Intanto, in Lombardia, Mazzini aveva creato diversi comitati segreti. Centro propulsore era il lago di Lugano (esattamente quello in cui sono ambientati film e romanzo)da cui potevano giungere, tramite la frontiera, i giornali rivoluzionari, gli stessi giornali requisiti dalla polizia durante la perquisizione a casa di Franco. La pulsione repressiva austriaca non accenna a diminuire. Nel 1853 vi è una ventata di arresti che porta alla condanna a morte di diversi patrioti, i cosiddetti Martiri di Belfiore. La loro esecuzione assurge a simbolo della crudeltà degli austriaci, aliena ulteriormente l’opinione pubblica europea, rafforza l’opposizione interna. Il 9 febbraio del ‘53 fallisce a Milano un’insurrezione mazziniana. L’ennesimo insuccesso di Mazzini indebolisce il suo movimento e rafforza la coesione intorno alla corona sabauda.

Nel 1855 si accende lo scontro tra Cavour e la chiesa per le leggi che sopprimevano i monasteri.

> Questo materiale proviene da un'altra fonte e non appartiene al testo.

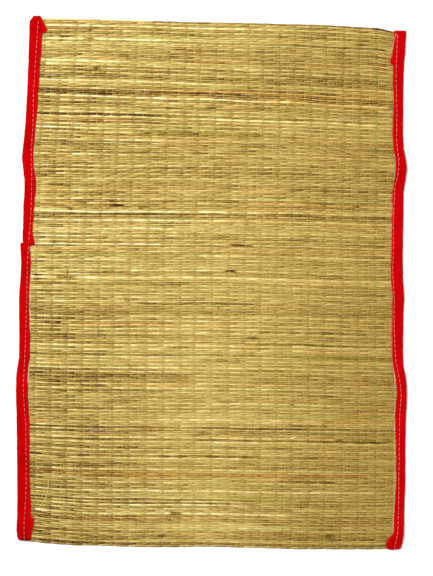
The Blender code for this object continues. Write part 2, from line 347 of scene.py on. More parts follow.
def lay_stems(stems, stem, section, angle, lines, half_width, half_height, base=1.0):
    """Moves every stem onto its own centre line, with its own half width and half height."""
    run = np.gradient(lines, axis=1)
    run /= np.linalg.norm(run, axis=2, keepdims=True)
    side = np.cross(np.broadcast_to((0.0, 0.0, 1.0), run.shape), run)
    side /= np.linalg.norm(side, axis=2, keepdims=True)
    top = np.cross(run, side)
    across = half_width[stem, section] * np.cos(angle) * np.where(np.sin(angle) < 0, base, 1.0)
    above = half_height[stem, section] * np.sin(angle)
    places = lines[stem, section] + side[stem, section] * across[:, None]
    places += top[stem, section] * above[:, None]
    stems.data.vertices.foreach_set("co", places.ravel())
    stems.data.update()


def unroll(stems, stem, section, angle):
    """A map of the skin in which every stem is one straight row, with its ends beside it."""
    edge_u, edge_v = 0.02, 0.06  # left free round each row
    end_u, end_width, end_height = 0.009, 0.008, 0.42  # where the ends lie, and their half sizes
    mesh = stems.data
    count, sections = stem.max() + 1, section.max()
    corner = np.empty(len(mesh.loops), dtype=int)
    mesh.loops.foreach_get("vertex_index", corner)
    starts = np.empty(len(mesh.polygons), dtype=int)
    mesh.polygons.foreach_get("loop_start", starts)
    sizes = np.empty(len(mesh.polygons), dtype=int)
    mesh.polygons.foreach_get("loop_total", sizes)
    face = np.repeat(np.arange(len(sizes)), sizes)
    around = ((angle + math.pi / 2) / (2 * math.pi) + 1e-4) % 1.0
    around = around[corner]
    stem, section, angle = stem[corner], section[corner], angle[corner]
    # a face that closes the round goes on past the row's top
    wraps = np.maximum.reduceat(around, starts) - np.minimum.reduceat(around, starts) > 0.6
    around = np.where(wraps[face] & (around < 0.5), around + 1, around)
    u = edge_u + (1 - 2 * edge_u) * section / sections
    v = (stem + edge_v + (1 - 2 * edge_v) * around) / count
    ends = (np.maximum.reduceat(section, starts) == np.minimum.reduceat(section, starts))[face]
    middle = np.where(section == 0, end_u, 1 - end_u)
    u = np.where(ends, middle + end_width * np.cos(angle), u)
    v = np.where(ends, (stem + 0.5 + end_height * np.sin(angle)) / count, v)
    chart = mesh.uv_layers.new(name="OFBake")
    chart.data.foreach_set("uv", np.stack([u, v], axis=1).ravel())
    for old in [layer.name for layer in mesh.uv_layers if layer.name != "OFBake"]:
        mesh.uv_layers.remove(mesh.uv_layers[old])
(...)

Dopo una dura battaglia parlamentare in cui il Re ha cercato di sostituire Cavour, il politico liberale esce rafforzato e pianifica la propria politica estera e di alleanze. Si arriva così all’invio del contingente militare comandato da La Marmora alla guerra di Crimea. È in quel momento storico che Franco giunge a Torino; è un incontro simbolico dell’inizio dello spirito guerriero degli italiani, forse l’unico momento del film in cui Soldati cede alla retorica fascista. In Crimea vengono inviati 18.000 soldati. Molto alte furono le perdite: oltre 2.000 i morti, quasi tutti per il colera, tra cui Alessandro La Marmora, fratello di Alfonso e fondatore dei bersaglieri. Nel 1857 nasce la Società Nazionale per opera di Manin, La Farina e Pallavicino Trivulzio. La nascita di questa organizzazione oscura, in qualche modo, la figura di Mazzini, colpita duramente dalla fallita azione di Pisacane, e prepara il terreno alla seconda guerra d’indipendenza quando il Piemonte si presenterà come forza unificatrice capace di combattere con il proprio esercito, ma anche di raggruppare in truppe volontarie persone provenienti da tutta Italia. L’adesione di Garibaldi nel 1858 sarà decisiva in questo senso. Ci saranno anche Abba, Crispi, Cairoli. E Franco Maironi.